British Olympic trap shooter

Lucy Charlotte Hall (born September 2, 2003) is a British Olympic trap shooter who had gained a silver medal at the 2022 European Shooting Championships.

==Life==
Hall was born in Malton in 2003. She was introduced to shooting by her father and grandfather. The family runs a gun shop in York. She began shooting at age ten and in the following year she set herself ambitions including the Olympics and a gold medal. She was tall and that gave her some advantages with using a full sized gun.

Her grandfather had taken her to an experience day and it worked. In 2016 her talents and ambitions were recognised when she joined the British Shooting's Pathway Programme, and its Talent Academy. In 2019 she was enrolled in the National Academy and two years later she was promoted to British Shooting's World Class Programme.

In 2021 as COVID-19 restrictions were ending, she went to Croatia to compete at the Junior European Championships. It was her only event that year and she won.
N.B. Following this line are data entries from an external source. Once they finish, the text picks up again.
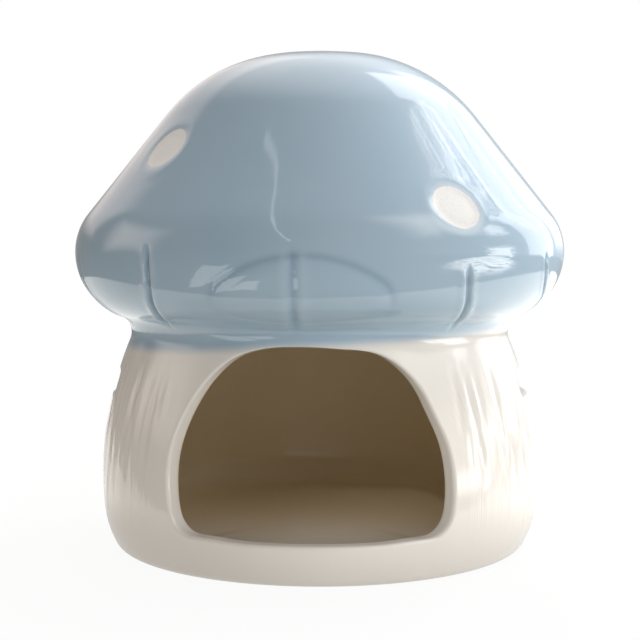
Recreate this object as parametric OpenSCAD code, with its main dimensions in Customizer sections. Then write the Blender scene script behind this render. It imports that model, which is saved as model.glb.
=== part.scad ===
// Hollow ceramic hideout for a hamster, in the shape of a mushroom.
// One thin-walled piece: a barrel-shaped stem with a floor, and a wide cap.
// Millimetres, Z up, the door faces -Y, origin at the centre of the base.

/* [Wall and floor] */
// Thickness of the cast wall
wall = 4.5; // [3.5:0.1:5.5]
// Height of the inside floor above the table
floor_z = 6; // [4.5:0.5:8]
// Depth of the unglazed hollow under the base
foot_depth = 1; // [0.4:0.1:1.5]
// Width of the foot ring that stands on the table
foot_w = 5; // [3:0.5:8]
// Radius of the rounded corner between the floor and the inside of the wall
inner_round = 7; // [4:0.5:9]

/* [Stem] */
// Radius of the stem at its widest
stem_r = 55.8; // [53:0.2:58]
// Height of the widest place of the stem
belly_z = 16; // [13:0.5:20]
// Radius of the arc below the widest place
stem_low_r = 31; // [26:1:40]
// Radius of the arc above the widest place
stem_up_r = 95; // [85:1:105]
// Radius of the rounded corner at the base
base_round = 3; // [2:0.5:5]
// Radius of the hollow throat where stem and cap meet
neck_r = 4.5; // [3:0.5:6]

/* [Cap] */
// Radius of the cap at its widest
cap_r = 62.5; // [61:0.5:65]
// Height of the whole house
height = 125.2; // [120:0.2:130]
// Height of the widest place of the cap
rim_z = 74; // [72:0.5:77]
// Radius of the rolled rim below the widest place
rim_low_r = 17.3; // [16:0.1:19]
// Radius of the rolled rim above the widest place
rim_up_r = 15.6; // [14:0.1:18]
// Lean of the straight side of the cap, against the cap's width and height
flank_lean = 0.64; // [0.6:0.01:0.68]
// Flatness of the top of the crown, against the cap's width and height
crown_flat = 1.114; // [1:0.002:1.3]
// Radius of the shoulder as a share of the radius of the crown
shoulder_part = 0.494; // [0.45:0.002:0.55]

/* [Door] */
// Angle that the door takes up, seen from the axis
door_a = 71.4; // [60:0.2:74]
// Height of the sill above the table
sill_z = 9.3; // [9:0.1:14]
// Height of the top of the door above the table
door_top = 52.8; // [48:0.2:53]
// Height at which the door is widest
door_mid = 21.5; // [20:0.5:24]
// Radius of its sides above that height
door_up_r = 33; // [32:1:40]
// Radius of its sides below that height
door_low_r = 22; // [18:1:26]
// Radius of the upper corners
door_shoulder_r = 20; // [14:1:22]
// Radius of the lower corners
door_foot_r = 7; // [4:0.5:8]

/* [Side windows] */
// Width of the window in each side
win_w = 32; // [16:1:36]
// Height of the window
win_h = 5.6; // [4.6:0.2:8]
// Height of the middle of the window above the table
win_z = 41.3; // [36:0.1:43]
// Radius of the corners of the window
win_round = 1.6; // [0.5:0.1:2]

/* [Spots] */
// Diameter of a bare round spot
spot_d = 12; // [9:0.5:14]
// Depth of a spot at its middle
spot_depth = 0.8; // [0.5:0.1:1.2]

/* [Relief on the cap] */
// Depth of a groove in the rim
rim_cut = 0.9; // [0.5:0.1:1.3]
// Radius of the round tool that shapes a groove
rim_tool_r = 1.8; // [1.5:0.1:2.4]
// Width of the raised oval above the door
oval_w = 41; // [30:1:46]
// Height of the top of the raised oval
oval_top = 73.6; // [71:0.2:76]
// Height of its lower edge
oval_low = 56.4; // [56:0.2:60]
// Radius of its two ends
oval_end_r = 4; // [2:0.5:6]
// Height of the relief of the oval
oval_rise = 0.6; // [0.4:0.1:1]

/* [Bark of the stem] */
// Radius of the round tool that presses a bark line
bark_tool_r = 1.5; // [1.2:0.1:2.2]
// Deepest bark line
bark_cut = 0.7; // [0.4:0.1:0.9]
// Angle between neighbouring bark lines
bark_step = 8; // [7:1:16]
// Half angle around the door that stays smooth
bark_free = 37; // [36:1:48]

/* [Hidden] */
cap_blue = "#8fafc4";
stem_white = "#efece4";
// Height of the line where the blue glaze ends
line_z = 53.4;
// Angle of each spot and its share of the cap's height, the last two on the back
spots = [[-46, 0.473], [34, 0.191], [134, 0.473], [214, 0.191]];
// Angles of the rim grooves that show from the front
rim_front = [-35, -2.6, 34, 61];
rim_hidden = 7;
rim_step = (360 + rim_front[0] - rim_front[3]) / (rim_hidden + 1);
rim_back = [for (i = [1:rim_hidden]) rim_front[3] + i * rim_step];
rim_angles = concat(rim_front, rim_back);

// Point where a circle round a and a circle round b cross, on the chosen side
function meet(a, ra, b, rb, side) =
    let (d = norm(b - a), u = (b - a) / d)
    let (s = (ra * ra - rb * rb + d * d) / (2 * d), h = sqrt(ra * ra - s * s))
    a + s * u + side * h * [u[1], -u[0]];
function unit(v) = v / norm(v);

// Centres of the arcs that make the silhouette, as [radius, height]
low_c = [stem_r - stem_low_r, belly_z];
up_c = [stem_r - stem_up_r, belly_z];
rim_low_c = [cap_r - rim_low_r, rim_z];
rim_up_c = [cap_r - rim_up_r, rim_z];
cap_h = height - rim_z;
crown_r = crown_flat * cap_r * cap_r / cap_h;
shoulder_r = shoulder_part * crown_r;
flank_a = atan(flank_lean * cap_r / cap_h);
crown_c = [0, height - crown_r];
neck_c = meet(up_c, stem_up_r + neck_r, rim_low_c, rim_low_r + neck_r, 1);
// The crown grows with the cap, and the shoulder touches its straight side and the crown
flank_n = [cos(flank_a), sin(flank_a)];
flank_t = [-sin(flank_a), cos(flank_a)];
flank_p = rim_up_c + (rim_up_r - shoulder_r) * flank_n;
flank_q = (flank_p - crown_c) * flank_t;
flank_l = norm(flank_p - crown_c);
crown_gap = crown_r - shoulder_r;
shoulder_s = sqrt(flank_q * flank_q - flank_l * flank_l + crown_gap * crown_gap);
shoulder_c = flank_p + (shoulder_s - flank_q) * flank_t;
big = 2 * cap_r;

// Points of an arc round c, without its last point
function arc(c, r, a0, a1, n) =
    [for (i = [0:n - 1]) let (a = a0 + (a1 - a0) * i / n) c + r * [cos(a), sin(a)]];
function angle(v) = atan2(v[1], v[0]);
function flip(points) = [for (i = [len(points) - 1:-1:0]) [-points[i][0], points[i][1]]];

// Half section of the solid form, with its skin moved inwards by t
function form(t, base_z, corner, fine) =
    let (corner_h = base_z + corner - belly_z, reach = stem_low_r - t - corner)
    let (corner_x = low_c[0] + sqrt(reach * reach - corner_h * corner_h))
    let (corner_c = [corner_x, base_z + corner])
    let (a_low = angle(corner_c - low_c), a_neck = angle(neck_c - up_c))
    let (a_rim = angle(neck_c - rim_low_c), a_crown = angle(shoulder_c - crown_c))
    concat(
        [[0, base_z]],
        arc(corner_c, corner, -90, a_low, 3),
        arc(low_c, stem_low_r - t, a_low, 0, 4 * fine),
        arc(up_c, stem_up_r - t, 0, a_neck, 6 * fine),
        arc(neck_c, neck_r + t, a_neck + 180, a_rim + 180, 5 * fine),
        arc(rim_low_c, rim_low_r - t, a_rim, 0, 6 * fine),
        arc(rim_up_c, rim_up_r - t, 0, flank_a, 4 * fine),
        arc(shoulder_c, shoulder_r - t, flank_a, a_crown, 6 * fine),
        arc(crown_c, crown_r - t, a_crown, 90, 3 * fine),
        [[0, height - t]]
    );

// Solid of revolution of the form
module turned(t, base_z, corner, fine = 1) {
    rotate_extrude($fn = 72) polygon(form(t, base_z, corner, fine));
}

// Turns a tool drawn in the plane y = 0 to an angle from the door
module at_angle(a) {
    rotate([0, 0, a - 90]) children();
}

// Right half of the door's outline, drawn on a sheet that stands door_y in front
// of the axis: from the sill up, in arcs that run into each other
door_y = 50;
function door_half() =
    let (half_w = door_y * tan(door_a / 2))
    let (low = [half_w - door_low_r, door_mid], up = [half_w - door_up_r, door_mid])
    let (foot_h = sill_z + door_foot_r - door_mid, foot_reach = door_low_r - door_foot_r)
    let (foot = low + [sqrt(foot_reach * foot_reach - foot_h * foot_h), foot_h])
    let (top_h = door_top - door_shoulder_r - door_mid)
    let (top_reach = door_up_r - door_shoulder_r)
    let (top = up + [sqrt(top_reach * top_reach - top_h * top_h), top_h])
    concat(
        arc(foot, door_foot_r, -90, angle(foot - low), 4),
        arc(low, door_low_r, angle(foot - low), 0, 3),
        arc(up, door_up_r, 0, angle(top - up), 5),
        arc(top, door_shoulder_r, angle(top - up), 90, 4),
        [top + [0, door_shoulder_r]]
    );

// Passage of the door: its jambs point at the axis, square to the wall
module door_passage() {
    outline = concat(door_half(), flip(door_half()));
    n = len(outline);
    near = [for (p = outline) [0.6 * p[0], -0.6 * door_y, p[1]]];
    far = [for (p = outline) [1.4 * p[0], -1.4 * door_y, p[1]]];
    jambs = [for (i = [0:n - 1]) let (j = (i + 1) % n) each [[n + i, n + j, j], [n + i, j, i]]];
    ends = [[for (i = [0:n - 1]) i], [for (i = [n - 1:-1:0]) n + i]];
    polyhedron(concat(near, far), concat(ends, jambs));
}

// Both windows, cut straight across
module window_passage() {
    c = [win_w / 2 - win_round, win_h / 2 - win_round];
    half = concat(arc([c[0], -c[1]], win_round, -90, 0, 3), arc(c, win_round, 0, 90, 3));
    rotate([90, 0, 90]) translate([0, win_z]) linear_extrude(2 * big, center = true)
        polygon(concat(half, [[c[0], win_h / 2]], flip(half), [[-c[0], -win_h / 2]]));
}

// Round hollow for a bare spot, square to the straight side of the cap
module spot(a, share) {
    along = (share * cap_h - rim_up_r * flank_n[1]) / flank_t[1];
    p = rim_up_c + rim_up_r * flank_n + along * flank_t;
    at_angle(a) translate([p[0], 0, p[1]]) rotate([0, 90 - flank_a, 0])
        translate([0, 0, -spot_depth]) cylinder(h = 10, d = spot_d, $fn = 48);
}

// Groove that is deepest under the rim and runs out at both ends
module rim_groove(a) {
    mid_a = -32;
    shift = 6;
    path_r = rim_low_r + rim_tool_r - rim_cut + shift;
    c = rim_low_c - shift * [cos(mid_a), sin(mid_a)];
    at_angle(a) translate([c[0], 0, c[1]]) rotate([90, 0, 0])
        rotate([0, 0, mid_a - 29]) rotate_extrude(angle = 67, $fn = 60)
        translate([path_r, 0]) circle(r = rim_tool_r, $fn = 16);
}

// Right half of the raised oval: a lower and an upper arc round a small end
function oval_half() =
    let (r = oval_end_r, x = oval_w / 2 - r, z = (oval_low + oval_top) / 2)
    let (up = oval_top - z - r, down = z - oval_low - r)
    let (r_up = (x * x + up * up) / (2 * up), r_down = (x * x + down * down) / (2 * down))
    let (c_up = [0, oval_top - r - r_up], c_down = [0, oval_low + r + r_down])
    let (a_up = angle([x, z] - c_up), a_down = angle([x, z] - c_down))
    concat(
        arc(c_down, r_down + r, -90, a_down, 6),
        arc([x, z], r, a_down, a_up, 5),
        arc(c_up, r_up + r, a_up, 90, 6)
    );

// Raised skin of the oval
module oval_pad() {
    intersection() {
        turned(-oval_rise, 0, base_round);
        rotate([90, 0, 0]) linear_extrude(big)
            polygon(concat(oval_half(), [[0, oval_top]], flip(oval_half())));
    }
}

// Bark line i of n: a straight round stroke that leaves the barrel at both ends
module bark_line(a, i) {
    lift = 0.5 + 0.5 * sin(137 * i);
    depth = bark_cut * (0.55 + 0.45 * lift);
    z = 27 + 9 * sin(205 * i);
    lean = 2.2 * sin(71 * i);
    tilt = asin((z - belly_z) / stem_up_r);
    reach = stem_up_r + bark_tool_r - depth;
    at_angle(a) translate([up_c[0], 0, up_c[1]]) rotate([0, -tilt, 0])
        translate([reach, 0, 0]) rotate([lean, 0, 0])
        cylinder(h = 40, r = bark_tool_r, center = true, $fn = 16);
}

module bark() {
    n = floor((360 - 2 * bark_free) / bark_step);
    for (i = [0:n]) bark_line(bark_free + i * (360 - 2 * bark_free) / n, i);
}

// Hollow under the base, left bare of glaze
module foot_hollow() {
    translate([0, 0, -1])
        cylinder(h = 1 + foot_depth, r = stem_r - base_round - foot_w - 3, $fn = 72);
}

// Hollow of the casting
module hollow() {
    turned(wall, floor_z, inner_round);
}

// Everything below the line of the blue glaze, or above it
module slab(z0, z1) {
    translate([0, 0, (z0 + z1) / 2]) cube([2 * big, 2 * big, z1 - z0], center = true);
}

// White stem with its floor, door, windows and bark
module stem() {
    color(stem_white) difference() {
        intersection() {
            turned(0, 0, base_round);
            slab(0, line_z);
        }
        hollow();
        foot_hollow();
        door_passage();
        window_passage();
        bark();
    }
}

// Blue cap with its oval, rim grooves and spots
module cap() {
    color(cap_blue) difference() {
        intersection() {
            union() {
                turned(0, 0, base_round);
                oval_pad();
            }
            slab(line_z, 2 * height);
        }
        hollow();
        for (a = rim_angles) rim_groove(a);
        for (s = spots) spot(s[0], s[1]);
    }
}

// The whole piece, cast in one
module hideout() {
    stem();
    cap();
}

hideout();
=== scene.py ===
# %% [markdown]
# # A ceramic mushroom hideout for a hamster
#
# The real object is one slip-cast piece: a hollow barrel-shaped stem with a floor, and a
# wide hollow cap that runs into it without a seam. It was cast in a plaster mould, cut open
# for the door and the side windows while the clay was soft, and dipped in two glazes.
# The lesson builds that one shell, glazes it, and lights it as in a small studio.

import math

import bpy
import numpy as np
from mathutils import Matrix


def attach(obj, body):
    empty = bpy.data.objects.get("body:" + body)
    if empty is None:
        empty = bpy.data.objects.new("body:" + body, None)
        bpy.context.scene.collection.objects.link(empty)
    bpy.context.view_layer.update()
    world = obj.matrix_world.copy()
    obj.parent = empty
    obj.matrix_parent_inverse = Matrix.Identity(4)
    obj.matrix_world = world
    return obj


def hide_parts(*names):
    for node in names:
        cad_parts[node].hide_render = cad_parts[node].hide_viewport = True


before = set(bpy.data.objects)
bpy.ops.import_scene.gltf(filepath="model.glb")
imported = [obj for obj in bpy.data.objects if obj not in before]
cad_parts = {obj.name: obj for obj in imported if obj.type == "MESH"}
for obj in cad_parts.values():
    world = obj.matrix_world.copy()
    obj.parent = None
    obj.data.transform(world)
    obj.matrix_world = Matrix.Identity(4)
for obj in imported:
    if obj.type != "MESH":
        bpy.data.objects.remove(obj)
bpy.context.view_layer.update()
bpy.ops.object.select_all(action="DESELECT")

# %% [markdown]
# ## The half section
#
# A potter turns the model for the mould on a wheel, so every height has one radius. The
# silhouette is a chain of circular arcs that run into each other: base corner, two arcs of
# the barrel, the tight throat, two arcs of the rolled rim, a straight side, the shoulder and
# the flat crown. Writing the arcs down with their real radii in millimetres keeps the curve
# clean, which a hand-drawn outline on such glossy glaze wouldn't be.

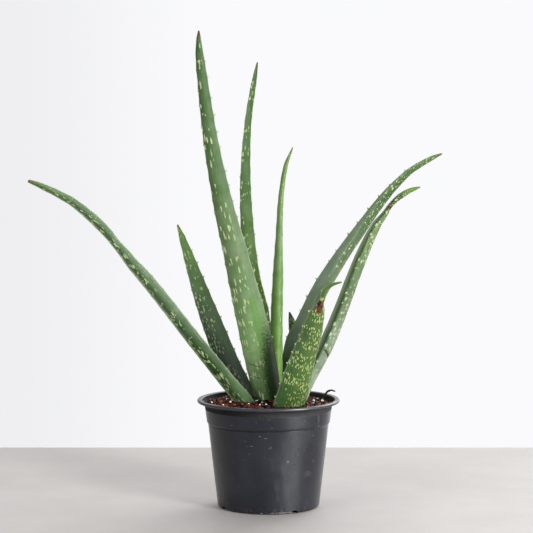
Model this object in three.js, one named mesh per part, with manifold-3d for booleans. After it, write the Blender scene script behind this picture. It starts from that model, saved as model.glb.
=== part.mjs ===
// Potted aloe vera: nine toothed leaves on a short buried stem, in a plastic nursery pot.
// Units are millimetres, +Z is up, and the origin is the centre of the pot's flat underside.
// The front of the plant looks along -Y.
import * as THREE from 'three';
import { mergeVertices } from 'three/addons/utils/BufferGeometryUtils.js';
import Module from 'manifold-3d';

const wasm = await Module();
wasm.setup();

// Pot
const rimRadius = 82.5; // widest point of the lip
const potHeight = 125;
const lipRound = 3.2; // radius of the lip's rolled edge
const lipDepth = 5; // inside, from the rim down to where the wall starts
const baseRadius = 59.2; // outside, just above the rounded foot
const footRound = 2.4;
const stepRadius = 69.8; // outside, under the band
const stepHeight = 98;
const stepRise = 0.7; // half the height of the sloped step
const bandBottomRadius = 71.3;
const bandTopRadius = 73.1;
const bandTopHeight = 112.5;
const flareLow = [1, 2.8]; // the wall's flare under the lip: outwards and up from the band's top
const flareHigh = [3.5, 5.4];
const potWall = 1.2;
const potFloor = 1.6;
const floorCorner = 3; // how far the inside corner of the floor is cut off
const potSides = 36;
const drainHalfWidth = 5.5; // of an arched drain opening at the foot
const drainReach = 9; // how far each one reaches in under the floor
const drainHeight = 2.9;
const drainSides = 16;
const drainAngles = [-60, 30, 120, 210]; // degrees from +X
// Soil
const gap = 0.3; // clearance between pieces that touch
const soilEdgeHeight = 117; // at the pot's wall
const soilEdgeRound = 0.8;
const soilMound = 3.8; // how much higher the middle is
const soilRings = 8;
const soilSides = 32;
const crumbRelief = 0.9; // height of the bark lumps at the surface
// Stem
const stemCentre = [4, 3];
const stemTopHeight = 105;
const stemTopRadius = 31;
const stemShoulder = 6; // height of its rounded edge
const stemWaistHeight = 81;
const stemWaistRadius = 22.3;
const stemBottomHeight = 62;
const stemBottomRadius = 11;
const stemSides = 20;
// Leaves
const marginHalfThickness = 0.55; // the blunt edge between the two faces
const thinnestBlade = 0.9;
const outerRoundness = 0.8; // 0.5 makes the outer face an ellipse, 1 a parabola
const outerSteps = 6; // segments across the convex outer face
const innerSteps = 4; // segments across the channelled inner face
const toothLength = 4.6; // root to point, of the largest teeth
const toothSunk = 1.4; // of that, inside the leaf
const toothRootLength = 1.9; // radius of its three-sided root along the margin
const toothRootThickness = 0.5; // and across it, inside the margin's blunt edge
const toothLean = 0.55; // how far a tooth leans towards the leaf's tip
const lowestTooth = 127; // no teeth below this height
const toothSpan = [0.06, 0.96]; // shares of the leaf's length between which they stand
const holeReach = 0.4; // share of the leaf that its hole in the soil is made from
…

She gained a silver medal at the 2022 European Shooting Championships in Larnaca in Cyprus which also guaranteed that the UK would be represented in the Olympics. She was beaten by Silvana Stanco from Italy and her win also gained Italy an Olympic place.

In 2023 she obtained a World Cup Gold Medal in Cyprus. The event was again in Larnaca and she beat the Chinese shooter Wu Cuicui. The third place was taken be the Australian shooter Penny Smith.

Hall was one of six UK athletes who were named for shooting events at the 2024 Paris Olympics.